The sweet, salty smell of kettle corn is wafting through the air.
The sun is shining.
As buyers pass, buckets of plants and fresh flowers, and tables loaded with cantaloupe, watermelons, tomatoes, zucchini, and strawberries are just some of the selections for the picking.
Brenda Slaughter of Toledo is just finishing up her shopping at the Toledo Farmers' Market at the Elder-Beerman parking lot on Secor Road, having selected tomatoes, cucumbers, apples, eggplant, cherries, and a watermelon.
Ms. Slaughter, 64, on Wednesday afternoon is exchanging coupons from the Senior Farmers' Market Nutrition Program, a popular program for low-income seniors through which they can receive fresh, locally grown produce for free from farmers' markets.
Ms. Slaughter said she tries to eat a healthful diet, and the coupons help.
"You can get anything you want out here," she said, gesturing to the variety around her.
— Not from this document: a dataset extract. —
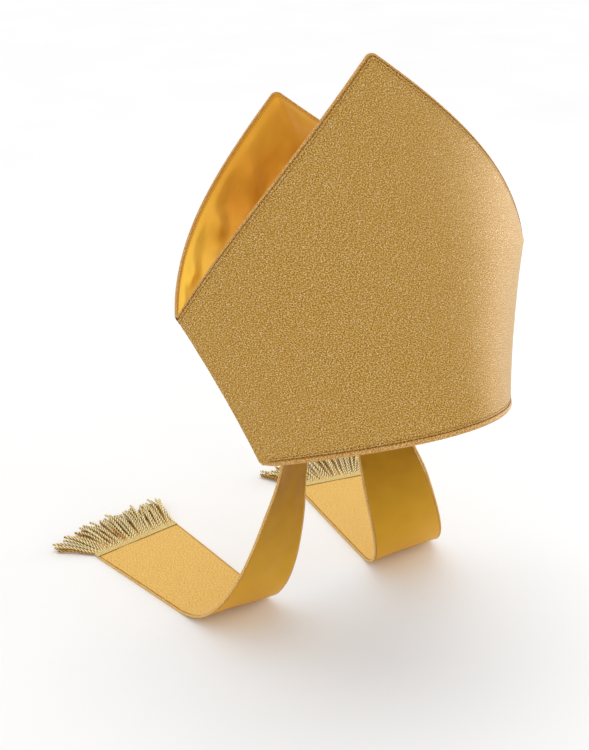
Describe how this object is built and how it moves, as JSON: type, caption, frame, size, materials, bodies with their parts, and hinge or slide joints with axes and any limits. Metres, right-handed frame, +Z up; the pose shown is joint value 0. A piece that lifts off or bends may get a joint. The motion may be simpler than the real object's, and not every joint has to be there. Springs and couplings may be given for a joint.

She said she also enjoys the flexibility of the program - she gets $50 worth of coupons to spend over several months on whatever kind of produce she prefers.
The program, in its eighth year, is run through the Area Office on Aging of Northwest Ohio Inc. It has been wildly popular with seniors, with about 1,400 people on a waiting list to get coupons, said Rebecca Liebes, the agency's director of nutrition who administers the program.
Martha Tello-Maritsas said she has participated in the program for four or five years and enjoys shopping at the farmers' market. She, her husband, and grandson were buying watermelon, corn, and tomatoes on Wednesday.
"There are a lot of seniors that don't know about it," she said. "Any seniors that I come across, I tell them about it."
Dan Madigan, executive director of the Farmers' Market Association of Toledo, said, "More and more people are asking for it nowadays as they're trying to stretch their dollars."
Funded by the U.S. Department of Agriculture, the program began in 2001 and was designed to aid low-income seniors so they could improve their diets by helping them afford more fresh fruits and vegetables.
It's also good for farmers, said Glen Carpenter, owner of Goodfellow Farms in Ida, Mich., who was selling produce such as corn and zucchini.
Mr. Carpenter said he often tells his senior shoppers how and where the produce is grown. His wife even has been known to give cooking tips.
One man who bought rhubarb from Mr. Carpenter's stand brought him back a gift of rhubarb jelly.
Deb Ortiz-Flores, executive director of Lucas County Job and Family Services, said low-income senior citizens are one of the hardest demographics to reach.
For instance, only about 38 percent of the seniors who are eligible for food stamps in Lucas County receive them, far lower than the rate for other age groups.
"Historically, they're not as willing to come in to accept assistance," she said.
Northwest Ohio counties receive a large chunk of the money spent on the program nationally - about $1.1 million out of $20 million this year - because the idea was born here, said U.S. Rep. Marcy Kaptur, (D., Toledo), who was involved in creating the program when she served on the agriculture appropriations panel.
The idea is to strengthen local farming, while getting nutritious food to low-income urban consumers, Miss Kaptur said.
"They get more for their money," she said. "They get more local food. It makes those dollars circulate in our community. It's win-win."
Miss Kaptur said her ultimate goal is to link local consumers and farmers even further, so that institutions such as schools, universities, hospitals, and others can buy from local farmers.
The program is open to Ohio residents ages 60 and older, who make up to 185 percent of the poverty level, which is $19,240 or less for a single person, or $25,900 for a household of two.